= Cemusa =

Spanish advertising company

Cemusa is an advertising company based in Spain. The company specializes in providing and maintaining outdoor fixtures such as bus shelters in urban areas, paying for the right to run advertising on the fixtures. It was a unit of Fomento de Construcciones y Contratas but was sold to JCDecaux in November 2015.

== History ==
The company has had a history of doing business in Europe and eventually expanded its efforts westward, serving advertising as part of deals that provided outdoor installations. They started installing bus shelters and mailboxes in Mexico City in 1996. The company also started installing public toilets along with other ad-serving fixtures, in cities such as Rio de Janeiro.

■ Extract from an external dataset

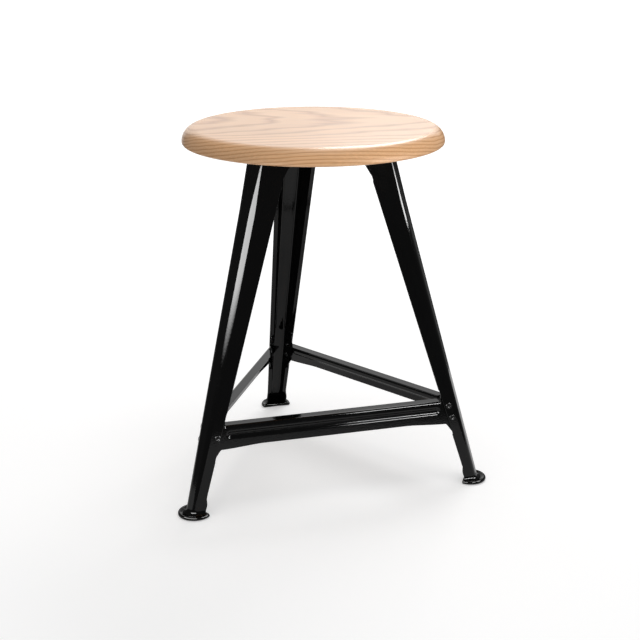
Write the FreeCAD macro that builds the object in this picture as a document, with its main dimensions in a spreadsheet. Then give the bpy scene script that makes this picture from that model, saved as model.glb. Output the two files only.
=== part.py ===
"""Three-legged workshop stool with pressed steel legs and a round wooden seat.

Frame: origin on the floor under the middle of the seat, +Z up, millimetres.
Each leg is a channel of folded sheet that is open towards the middle of the stool and tapers down
to a flanged foot. The flanges of a channel splay so that the facing flanges of two neighbouring legs
lie in one plane. The lower stretchers and the upper braces lie flat against the inside of those
flanges and are riveted there, and the seat is screwed down on the upper braces.
"""
import FreeCAD, Part
import math
import os
import Sketcher

DOC = FreeCAD.newDocument("stool")
LEGS = 3
FIRST_LEG_AZIMUTH = -150.0
LEG_NAMES = ("leg_front_left", "leg_front_right", "leg_rear")
SIDE_NAMES = ("front", "right", "left")
TOLERANCE = 0.01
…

The company soon started to extend its reach to North America. Cemusa reached deals with the U.S. cities of Boston, San Antonio and Miami to provide ad-serving bus shelters. In 2005, the company reached a 1.4 billion USD deal with New York City to provide 3500 bus shelters, over 300 newspaper kiosks and 20 public toilets to the city. The company outpaced other bidders, including U.S.-based firm Van Wagner and a joint venture between NBC Universal and JCDecaux. The deal wasn't without controversy though - as NBC Universal and JCDecaux protested the way the city evaluated the value of free advertising for use by the city. The companies requested that the bids be evaluated, but Cemusa still retained the contract. Cemusa unveiled its first bus shelter in December 2006. The company eventually rolled out the new newspaper kiosks - which have been criticized as easier for thieves to break into.

While the company has had issues with building its public toilets in a timely fashion, the company opened its first public toilet in New York City in January 2008.